Reproduce this listing in full.

Information provided ::
======

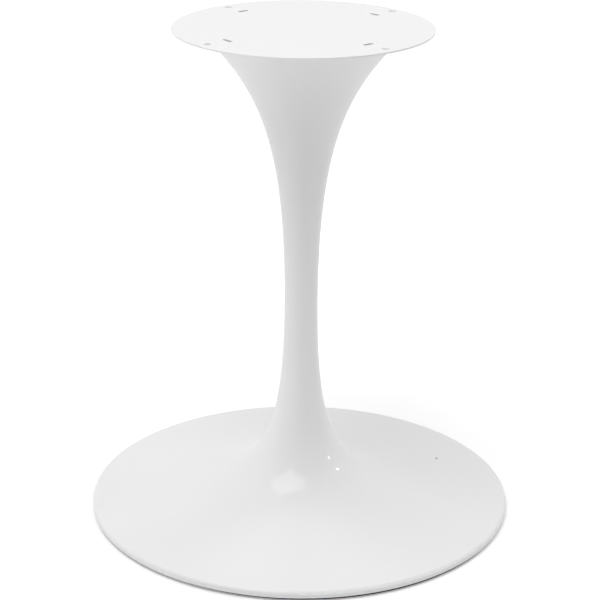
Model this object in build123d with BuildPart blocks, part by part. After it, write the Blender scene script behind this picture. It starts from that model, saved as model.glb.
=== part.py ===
from build123d import *
import os
from math import cos, radians, sin, tan

# Pedestal table base: a white trumpet column that flows into a wide round foot,
# a drilled plate on its mouth for the table top, and a black ring under the foot.
# Lengths in mm, angles in degrees. Z is the column's axis and the floor is at Z = 0.

# Overall sizes
overall_height = 720.0
foot_diameter = 618.0
plate_diameter = 363.0

# Column and foot shell
wall_thickness = 3.0
waist_diameter = 48.2
waist_height = 321.0
mouth_diameter = 284.0
mouth_angle = 46.5         # slope of the flare where it meets the plate
foot_angle = 5.2           # slope of the foot's top where it meets the rim
flare_waist_pull = 0.615   # how far each end of the curves runs on straight,
flare_mouth_pull = 0.65    # as a share of the distance between the two ends
foot_waist_pull = 0.974
foot_rim_pull = 0.777

# Rim of the foot
floor_gap = 5.0            # height of the rim's lower edge above the floor
rim_side_height = 5.0      # upright part of the rim, below its rounding
rim_radius = 4.0

# Plate for the table top
plate_thickness = 2.5
plate_edge_chamfer = 0.3
hole_count = 4
hole_angle = 40.5
bolt_hole_diameter = 11.0
bolt_edge_distance = 15.5  # from the plate's edge to the centres of the bolt holes
slot_length = 17.5
slot_width = 6.0
slot_clearance = 2.4       # between the slots and the inside of the mouth

# Ring that stands on the floor, stuck on a little off centre
ring_width = 8.0
ring_clearance = 3.0       # all round, from the ring to the inside of the rim
ring_near_gap = 0.5        # what is left of that clearance on the +X side

# Sizes that follow from those above
foot_radius = foot_diameter / 2
waist_radius = waist_diameter / 2
mouth_radius = mouth_diameter / 2
mouth_height = overall_height - plate_thickness
rounding_centre = Vector(foot_radius - rim_radius, floor_gap + rim_side_height)
foot_slope = tan(radians(foot_angle))
mouth_slope = tan(radians(mouth_angle))
bolt_circle = plate_diameter - 2 * bolt_edge_distance
mouth_inner_radius = mouth_radius - wall_thickness / sin(radians(mouth_angle))
slot_circle = 2 * (mouth_inner_radius - slot_clearance) - slot_width
ring_radius = foot_radius - wall_thickness - ring_clearance
ring_shift = ring_clearance - ring_near_gap
curve_steps = 20


# Pedestal: one seamless shell, open underneath and at its mouth. Its outer face is
# drawn from the floor up, and its inner face one wall thickness in from it.
foot_reach = foot_rim_pull * (foot_radius - waist_radius)
foot_drop = foot_waist_pull * (waist_height - rounding_centre.Y - rim_radius)
flare_rise = flare_waist_pull * (mouth_height - waist_height)
flare_reach = flare_mouth_pull * (mouth_radius - waist_radius)


def inner_face(outer_curve):
    """Draw the shell's inner curve, one wall thickness in from the outer one."""
    points = []
    for step in range(curve_steps + 1):
        share = step / curve_steps
        along = outer_curve % share
        inward = Vector(-along.Y, along.X)
        points.append((outer_curve @ share) + inward * wall_thickness)
    return Spline(*points, tangents=[outer_curve % 0, outer_curve % 1])


with BuildPart() as pedestal:
    with BuildSketch(Plane.XZ):
        with BuildLine():
            rim = Line((foot_radius, floor_gap), (foot_radius, rounding_centre.Y))
            rounding = CenterArc(rounding_centre, rim_radius, 0, 90 - foot_angle)
            foot = Bezier(
                rounding @ 1,
                (rounding @ 1) + Vector(-foot_reach, foot_reach * foot_slope),
                (waist_radius, waist_height - foot_drop),
                (waist_radius, waist_height),
            )
            flare = Bezier(
                foot @ 1,
                (waist_radius, waist_height + flare_rise),
                (mouth_radius - flare_reach, mouth_height - flare_reach * mouth_slope),
                (mouth_radius, mouth_height),
            )
            inner_flare = inner_face(flare)
            inner_face(foot)
            inner_radius = rim_radius - wall_thickness
            inner_rounding = CenterArc(rounding_centre, inner_radius, 0, 90 - foot_angle)
            inner_rim = Line(inner_rounding @ 0, (rim @ 0) - Vector(wall_thickness, 0))
            Line(flare @ 1, inner_flare @ 1)
            Line(inner_rim @ 1, rim @ 0)
        make_face()
        # the mouth is cut level, so that the plate sits on it face to face
        with Locations((mouth_radius, mouth_height)):
            Rectangle(mouth_radius, mouth_radius, align=(Align.MAX, Align.MIN), mode=Mode.SUBTRACT)
    revolve(axis=Axis.Z)
pedestal.part.label = "pedestal"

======

Answer for the task ::
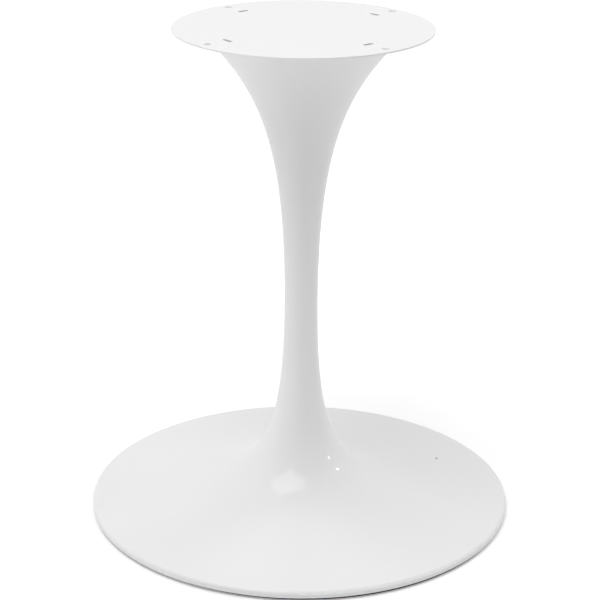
Model this object in build123d with BuildPart blocks, part by part. After it, write the Blender scene script behind this picture. It starts from that model, saved as model.glb.
=== part.py ===
from build123d import *
import os
from math import cos, radians, sin, tan

# Pedestal table base: a white trumpet column that flows into a wide round foot,
# a drilled plate on its mouth for the table top, and a black ring under the foot.
# Lengths in mm, angles in degrees. Z is the column's axis and the floor is at Z = 0.

# Overall sizes
overall_height = 720.0
foot_diameter = 618.0
plate_diameter = 363.0

# Column and foot shell
wall_thickness = 3.0
waist_diameter = 48.2
waist_height = 321.0
mouth_diameter = 284.0
mouth_angle = 46.5         # slope of the flare where it meets the plate
foot_angle = 5.2           # slope of the foot's top where it meets the rim
flare_waist_pull = 0.615   # how far each end of the curves runs on straight,
flare_mouth_pull = 0.65    # as a share of the distance between the two ends
foot_waist_pull = 0.974
foot_rim_pull = 0.777

# Rim of the foot
floor_gap = 5.0            # height of the rim's lower edge above the floor
rim_side_height = 5.0      # upright part of the rim, below its rounding
rim_radius = 4.0

# Plate for the table top
plate_thickness = 2.5
plate_edge_chamfer = 0.3
hole_count = 4
hole_angle = 40.5
bolt_hole_diameter = 11.0
bolt_edge_distance = 15.5  # from the plate's edge to the centres of the bolt holes
slot_length = 17.5
slot_width = 6.0
slot_clearance = 2.4       # between the slots and the inside of the mouth

# Ring that stands on the floor, stuck on a little off centre
ring_width = 8.0
ring_clearance = 3.0       # all round, from the ring to the inside of the rim
ring_near_gap = 0.5        # what is left of that clearance on the +X side

# Sizes that follow from those above
foot_radius = foot_diameter / 2
waist_radius = waist_diameter / 2
mouth_radius = mouth_diameter / 2
mouth_height = overall_height - plate_thickness
rounding_centre = Vector(foot_radius - rim_radius, floor_gap + rim_side_height)
foot_slope = tan(radians(foot_angle))
mouth_slope = tan(radians(mouth_angle))
bolt_circle = plate_diameter - 2 * bolt_edge_distance
mouth_inner_radius = mouth_radius - wall_thickness / sin(radians(mouth_angle))
slot_circle = 2 * (mouth_inner_radius - slot_clearance) - slot_width
ring_radius = foot_radius - wall_thickness - ring_clearance
ring_shift = ring_clearance - ring_near_gap
curve_steps = 20


# Pedestal: one seamless shell, open underneath and at its mouth. Its outer face is
# drawn from the floor up, and its inner face one wall thickness in from it.
foot_reach = foot_rim_pull * (foot_radius - waist_radius)
foot_drop = foot_waist_pull * (waist_height - rounding_centre.Y - rim_radius)
flare_rise = flare_waist_pull * (mouth_height - waist_height)
flare_reach = flare_mouth_pull * (mouth_radius - waist_radius)


def inner_face(outer_curve):
    """Draw the shell's inner curve, one wall thickness in from the outer one."""
    points = []
    for step in range(curve_steps + 1):
        share = step / curve_steps
        along = outer_curve % share
        inward = Vector(-along.Y, along.X)
        points.append((outer_curve @ share) + inward * wall_thickness)
    return Spline(*points, tangents=[outer_curve % 0, outer_curve % 1])


with BuildPart() as pedestal:
    with BuildSketch(Plane.XZ):
        with BuildLine():
            rim = Line((foot_radius, floor_gap), (foot_radius, rounding_centre.Y))
            rounding = CenterArc(rounding_centre, rim_radius, 0, 90 - foot_angle)
            foot = Bezier(
                rounding @ 1,
                (rounding @ 1) + Vector(-foot_reach, foot_reach * foot_slope),
                (waist_radius, waist_height - foot_drop),
                (waist_radius, waist_height),
            )
            flare = Bezier(
                foot @ 1,
                (waist_radius, waist_height + flare_rise),
                (mouth_radius - flare_reach, mouth_height - flare_reach * mouth_slope),
                (mouth_radius, mouth_height),
            )
            inner_flare = inner_face(flare)
            inner_face(foot)
            inner_radius = rim_radius - wall_thickness
            inner_rounding = CenterArc(rounding_centre, inner_radius, 0, 90 - foot_angle)
            inner_rim = Line(inner_rounding @ 0, (rim @ 0) - Vector(wall_thickness, 0))
            Line(flare @ 1, inner_flare @ 1)
            Line(inner_rim @ 1, rim @ 0)
        make_face()
        # the mouth is cut level, so that the plate sits on it face to face
        with Locations((mouth_radius, mouth_height)):
            Rectangle(mouth_radius, mouth_radius, align=(Align.MAX, Align.MIN), mode=Mode.SUBTRACT)
    revolve(axis=Axis.Z)
pedestal.part.label = "pedestal"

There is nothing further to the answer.